- DATA EXTRACT

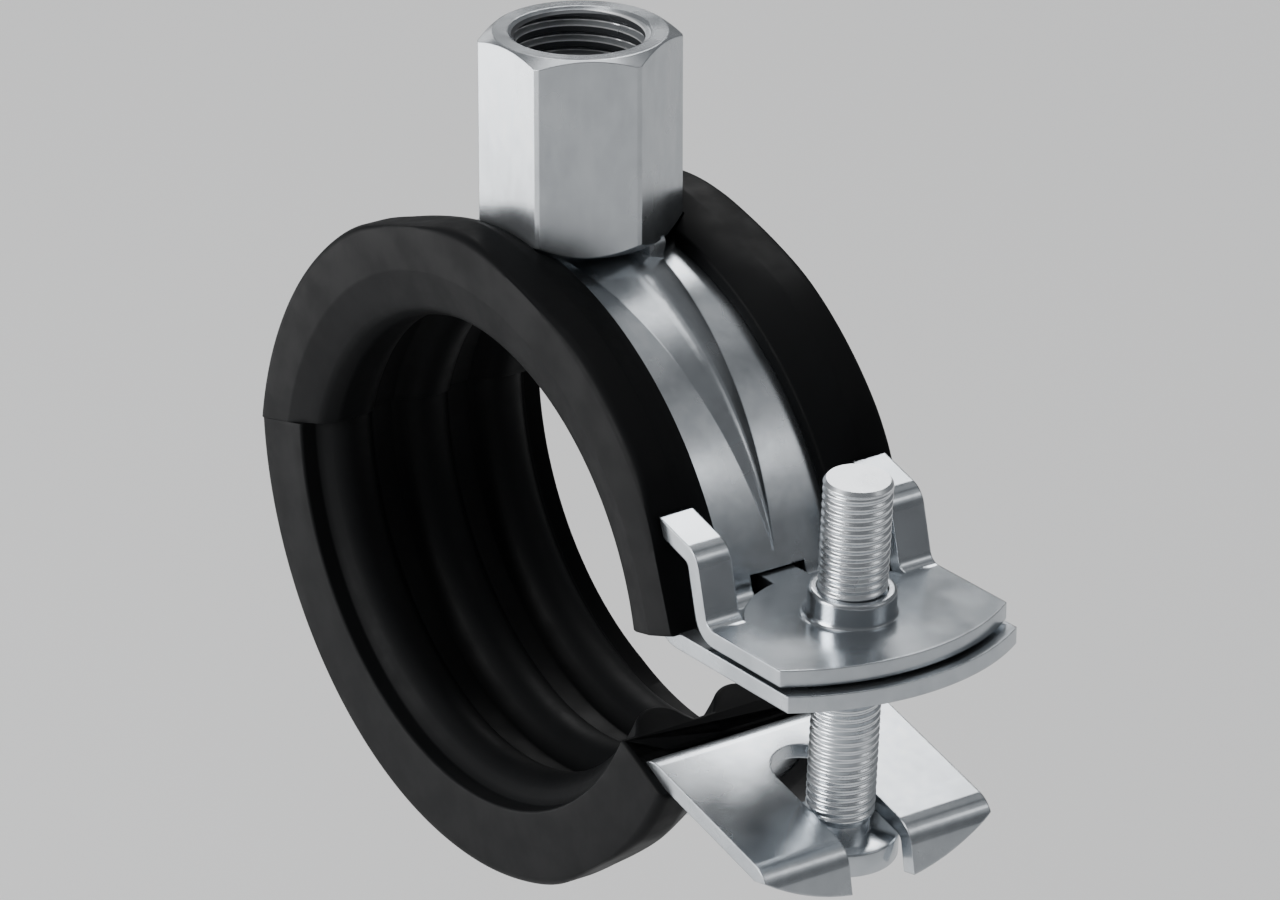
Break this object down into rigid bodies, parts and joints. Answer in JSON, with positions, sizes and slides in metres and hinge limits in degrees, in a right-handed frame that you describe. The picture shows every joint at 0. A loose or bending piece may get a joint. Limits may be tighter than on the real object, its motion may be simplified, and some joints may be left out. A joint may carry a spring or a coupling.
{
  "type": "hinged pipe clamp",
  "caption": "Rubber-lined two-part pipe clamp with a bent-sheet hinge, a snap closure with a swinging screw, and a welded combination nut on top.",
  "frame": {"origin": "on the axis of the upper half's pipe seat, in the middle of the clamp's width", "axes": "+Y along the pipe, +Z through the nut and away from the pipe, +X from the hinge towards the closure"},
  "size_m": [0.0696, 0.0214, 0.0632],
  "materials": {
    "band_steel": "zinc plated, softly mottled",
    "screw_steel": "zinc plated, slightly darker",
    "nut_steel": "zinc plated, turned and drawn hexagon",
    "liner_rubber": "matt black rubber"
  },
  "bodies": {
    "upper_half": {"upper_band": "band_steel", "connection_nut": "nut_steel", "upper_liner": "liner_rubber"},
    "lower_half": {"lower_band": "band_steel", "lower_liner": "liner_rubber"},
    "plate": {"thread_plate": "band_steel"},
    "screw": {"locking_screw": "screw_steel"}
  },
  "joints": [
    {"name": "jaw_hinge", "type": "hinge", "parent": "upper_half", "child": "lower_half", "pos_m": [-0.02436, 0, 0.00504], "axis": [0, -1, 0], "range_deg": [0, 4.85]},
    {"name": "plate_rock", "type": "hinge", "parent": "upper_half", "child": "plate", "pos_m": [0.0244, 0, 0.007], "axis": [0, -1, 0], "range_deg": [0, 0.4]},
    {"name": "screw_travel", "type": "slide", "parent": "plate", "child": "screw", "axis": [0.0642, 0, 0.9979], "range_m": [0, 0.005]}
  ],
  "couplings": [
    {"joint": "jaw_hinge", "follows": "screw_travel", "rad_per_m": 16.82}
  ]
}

- SET EXERCISE
Pull out each line holding the string "joints".

- FINISHED ANSWER
Break this object down into rigid bodies, parts and joints. Answer in JSON, with positions, sizes and slides in metres and hinge limits in degrees, in a right-handed frame that you describe. The picture shows every joint at 0. A loose or bending piece may get a joint. Limits may be tighter than on the real object, its motion may be simplified, and some joints may be left out. A joint may carry a spring or a coupling.
  "joints": [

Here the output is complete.